We developed a method of chemical force microscopy (CFM) that can probe the surface chemistry of viral particles at a single particle level. This allows us to study how virus surface chemistry changes as we change the liquid environment. We are currently studying if CFM can predict chromatographic binding and elution conditions. If so, this would greatly reduce the amount of virus needed for process optimization.

Another reason to study ATPE is that it is extremely amenable to continuous manufacturing. Continuous viral therapy manufacturing could speed the time to market and also make processes more versatile to manufacture more than one type of viral therapy at each facility. We have shown that continuous manufacturing can give the same results as batch, allowing for a transition to continuous viral therapy manufacturing using ATPE.
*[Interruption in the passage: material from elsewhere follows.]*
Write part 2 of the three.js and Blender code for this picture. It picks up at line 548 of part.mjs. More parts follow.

Aqueous two-phase extraction (ATPE) is a bio-friendly method to purify viral particles. The method has a large amount of variables that need to be controlled, making it incompatible with the currently tight process development timelines. We are working to understand some of the key variables in ATPE so that it can be implemented in viral manufacturing processes.

We study the intricate mechanisms of virus-antiviral interactions to drive innovation in antiviral materials and biomanufacturing. Using advanced tools like TEM, AFM, and DLS, along with infectivity assays, we investigate how antiviral agents disrupt viral structure and function. From testing antiviral coatings for N-95 masks to understanding surfactant-mediated virus inactivation, our research bridges virology and engineering to accelerate the fight against infectious diseases.
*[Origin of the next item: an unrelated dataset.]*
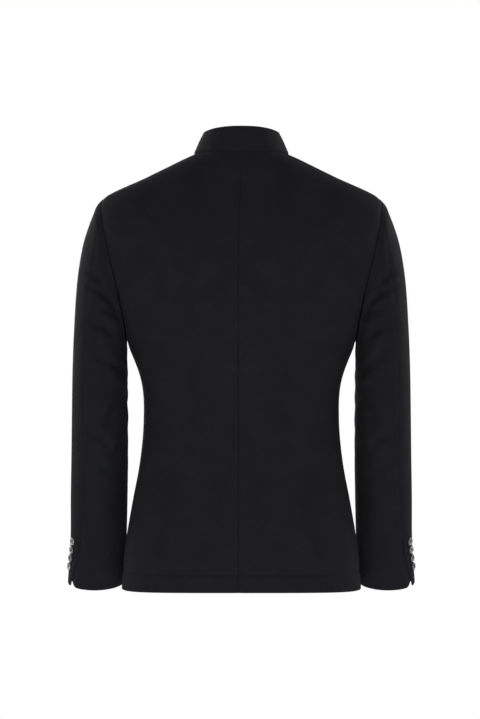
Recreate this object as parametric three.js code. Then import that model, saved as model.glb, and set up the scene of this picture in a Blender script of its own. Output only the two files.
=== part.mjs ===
// A long-sleeved jacket with a stand collar, filled out as it is worn and hollow inside.
// Millimetres. +Z is up, the front faces -Y and +X is the wearer's left. The origin is the
// middle of the neck base, level with the points where the shoulder seams meet the collar.
import * as THREE from 'three';

// ---- driving dimensions -------------------------------------------------------------------
const wall = 2;                 // the cloth with its seam allowances
const seamGap = 0.3;            // the open line between two pieces at a seam
const buttonLap = 18;           // how far each front runs past the centre line
const lapInset = 3.4;           // how far the under front lies below the upper one
const hemCorner = 0.5;          // height of the rounded front hem corner, in levels
const backSeamDrift = 5;        // the centre back seam hangs this far to the wearer's left
const sideSeamTurn = 75;        // where the side seam runs below the waist
const armholeLevel = 8;         // middle of the armhole, in levels
const armholeReach = 2;         // its half height, in levels
const armholeBack = 30;         // how deep it is cut into the back, in degrees of turn
const armholeFront = 30;        // and into the front
const frontSeam = 220;          // where the inner seam runs round the sleeve, in degrees
const frontButton = { radius: 10, thick: 4, levels: [11.2, 8.53, 6.44, 4.885, 3.4] };  // 96 mm apart
const cuffButton = { count: 4, radius: 6.4, thick: 3, first: 9.94, pitch: 14.6, ahead: 20 };
const pocket = { rear: 3, front: 7, bottom: 1, top: 5, gap: 0.4 };

const clothLook = { color: 0x1c1c20, roughness: 0.85, metalness: 0 };
const buttonLook = { color: 0x8c8d92, roughness: 0.35, metalness: 0 };

// Rings round the body. A ring's level is its row number: 0 is the hem, 6 the underarm, 10
// the shoulder tip and 12 the neck seam. Each has three heights, its half width, how far the
// back and the front stand from the middle, and how square the back and front curves are.
const bodyRings = [
  { zBack: -698, zSide: -702.5, zFront: -701, half: 194, back: 118, front: 122, backPow: 2.8, frontPow: 2.3 },
  { zBack: -631, zSide: -632, zFront: -632, half: 188.2, back: 115, front: 119, backPow: 2.7, frontPow: 2.3 },
  { zBack: -565, zSide: -565, zFront: -565, half: 177.3, back: 108, front: 114, backPow: 2.6, frontPow: 2.3 },
  { zBack: -500, zSide: -500, zFront: -500, half: 165.3, back: 100, front: 109, backPow: 2.5, frontPow: 2.3 },
  { zBack: -435, zSide: -435, zFront: -435, half: 159.2, back: 97, front: 107, backPow: 2.4, frontPow: 2.3 },
  { zBack: -370, zSide: -370, zFront: -370, half: 162.2, back: 102, front: 111, backPow: 2.4, frontPow: 2.3 },
  { zBack: -305, zSide: -305, zFront: -305, half: 186, back: 110, front: 117, backPow: 2.3, frontPow: 2.3 },
  { zBack: -238, zSide: -238, zFront: -250, half: 215, back: 113, front: 119, backPow: 2.3, frontPow: 2.3 },
  { zBack: -175, zSide: -168, zFront: -205, half: 240, back: 111, front: 116, backPow: 2.3, frontPow: 2.3 },
  { zBack: -122, zSide: -106, zFront: -166, half: 247, back: 104, front: 110, backPow: 2.2, frontPow: 2.2 },
  { zBack: -80, zSide: -70.5, zFront: -131, half: 226, back: 95, front: 102, backPow: 2.05, frontPow: 2.05 },
  { zBack: -39, zSide: -35, zFront: -95, half: 152, back: 84, front: 90, backPow: 2.15, frontPow: 2.1 },
  { zBack: 1, zSide: 1.5, zFront: -64, half: 77.5, back: 72, front: 75, backPow: 2.1, frontPow: 2 },
];
const neckLevel = bodyRings.length - 1;
const underarmLevel = armholeLevel - armholeReach;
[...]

The application of EVs for diagnostic and therapeutic treatment of diseases like cancer relies on optimizing current isolation and characterization methods due to EV heterogeneity in size and cargo. In the Heldt lab, we apply atomic force microscopy (AFM) and chemical force microscopy (CFM) methods to characterize the physicochemical properties of EVs.
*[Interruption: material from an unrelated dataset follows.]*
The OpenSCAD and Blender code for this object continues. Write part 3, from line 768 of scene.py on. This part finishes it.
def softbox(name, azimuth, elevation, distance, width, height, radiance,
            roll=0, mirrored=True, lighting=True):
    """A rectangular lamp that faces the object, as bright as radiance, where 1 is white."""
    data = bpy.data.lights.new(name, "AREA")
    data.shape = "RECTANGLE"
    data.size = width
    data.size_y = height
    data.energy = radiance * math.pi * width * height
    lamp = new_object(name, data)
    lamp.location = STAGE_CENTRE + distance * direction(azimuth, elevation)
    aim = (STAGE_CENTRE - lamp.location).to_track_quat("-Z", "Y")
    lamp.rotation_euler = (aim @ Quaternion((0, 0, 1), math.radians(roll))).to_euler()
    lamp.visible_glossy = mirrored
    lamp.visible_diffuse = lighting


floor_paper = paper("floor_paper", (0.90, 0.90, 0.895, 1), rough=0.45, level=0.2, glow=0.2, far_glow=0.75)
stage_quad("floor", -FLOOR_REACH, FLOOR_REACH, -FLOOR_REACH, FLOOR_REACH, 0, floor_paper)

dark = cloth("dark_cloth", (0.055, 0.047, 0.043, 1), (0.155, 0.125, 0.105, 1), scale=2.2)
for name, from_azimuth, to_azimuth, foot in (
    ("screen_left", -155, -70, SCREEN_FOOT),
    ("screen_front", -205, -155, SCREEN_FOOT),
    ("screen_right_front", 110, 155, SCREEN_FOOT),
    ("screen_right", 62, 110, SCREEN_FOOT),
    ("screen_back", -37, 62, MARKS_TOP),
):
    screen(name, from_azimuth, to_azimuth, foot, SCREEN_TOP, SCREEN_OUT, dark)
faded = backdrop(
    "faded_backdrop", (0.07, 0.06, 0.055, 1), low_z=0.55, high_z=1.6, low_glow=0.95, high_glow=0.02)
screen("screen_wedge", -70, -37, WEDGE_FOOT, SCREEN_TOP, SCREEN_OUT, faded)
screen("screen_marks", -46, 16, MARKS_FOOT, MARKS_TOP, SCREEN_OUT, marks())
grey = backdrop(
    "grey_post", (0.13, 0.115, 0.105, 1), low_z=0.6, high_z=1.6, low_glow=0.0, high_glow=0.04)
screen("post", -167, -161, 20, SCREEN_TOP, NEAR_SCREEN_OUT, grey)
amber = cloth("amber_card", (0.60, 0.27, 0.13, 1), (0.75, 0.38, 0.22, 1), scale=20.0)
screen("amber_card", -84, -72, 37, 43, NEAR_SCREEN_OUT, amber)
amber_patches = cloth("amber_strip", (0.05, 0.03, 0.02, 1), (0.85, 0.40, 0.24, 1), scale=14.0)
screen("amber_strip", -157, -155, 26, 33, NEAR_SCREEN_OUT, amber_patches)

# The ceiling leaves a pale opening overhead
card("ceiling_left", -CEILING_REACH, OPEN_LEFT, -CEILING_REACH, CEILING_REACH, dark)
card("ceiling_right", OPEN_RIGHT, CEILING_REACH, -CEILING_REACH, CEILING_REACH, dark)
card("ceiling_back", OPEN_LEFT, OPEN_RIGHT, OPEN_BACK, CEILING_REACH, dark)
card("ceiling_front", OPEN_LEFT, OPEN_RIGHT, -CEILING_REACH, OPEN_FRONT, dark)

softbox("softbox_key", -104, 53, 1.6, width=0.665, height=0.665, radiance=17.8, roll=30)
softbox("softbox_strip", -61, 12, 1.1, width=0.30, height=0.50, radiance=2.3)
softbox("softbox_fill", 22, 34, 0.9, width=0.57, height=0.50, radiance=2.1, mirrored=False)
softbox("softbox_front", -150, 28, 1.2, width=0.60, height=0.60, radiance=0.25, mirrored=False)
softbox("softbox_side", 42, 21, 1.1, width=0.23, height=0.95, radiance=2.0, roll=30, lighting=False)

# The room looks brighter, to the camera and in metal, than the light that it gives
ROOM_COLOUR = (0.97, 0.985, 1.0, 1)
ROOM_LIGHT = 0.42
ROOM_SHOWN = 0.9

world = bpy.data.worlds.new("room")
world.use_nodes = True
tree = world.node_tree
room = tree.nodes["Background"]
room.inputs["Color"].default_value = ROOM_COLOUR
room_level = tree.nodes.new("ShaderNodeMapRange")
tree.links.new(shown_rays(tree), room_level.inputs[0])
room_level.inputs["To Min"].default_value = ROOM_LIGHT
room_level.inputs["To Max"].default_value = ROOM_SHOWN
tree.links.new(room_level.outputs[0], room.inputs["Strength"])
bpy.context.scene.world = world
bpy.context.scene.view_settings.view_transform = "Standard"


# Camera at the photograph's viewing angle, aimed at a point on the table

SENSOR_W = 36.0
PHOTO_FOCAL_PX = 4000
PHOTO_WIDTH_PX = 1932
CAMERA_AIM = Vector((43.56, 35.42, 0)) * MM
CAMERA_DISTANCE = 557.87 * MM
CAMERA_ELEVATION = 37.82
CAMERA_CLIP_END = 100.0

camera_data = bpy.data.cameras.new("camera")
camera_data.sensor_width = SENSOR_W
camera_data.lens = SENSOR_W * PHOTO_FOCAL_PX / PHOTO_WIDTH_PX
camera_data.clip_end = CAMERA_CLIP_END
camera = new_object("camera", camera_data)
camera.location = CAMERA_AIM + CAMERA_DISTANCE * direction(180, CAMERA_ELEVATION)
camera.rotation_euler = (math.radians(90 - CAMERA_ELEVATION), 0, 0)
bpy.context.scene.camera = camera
Vaccines are thermolabile biomolecules and degrade quickly at temperatures above their recommended storage temperature which is most often between 2 and 8 degrees Celsius (35 to 46 F). Keeping vaccines at low temperatures is expensive and also limits their accessibility worldwide. We are trying to increase the stability of vaccines at higher temperatures by elucidating how the addition of different additives can preserve them. Once we better understand the thermostability behavior of different additives, we can significantly reduce the time and expense required to develop vaccine formulations. Additionally, we have been exploring complex coacervation, a dense liquid phase, that can thermally stabilize vaccines, in collaboration with Dr. Sarah Perry at University of Massachusetts, Amherst. Complex coacervation uses molecular crowding to stabilize vaccines.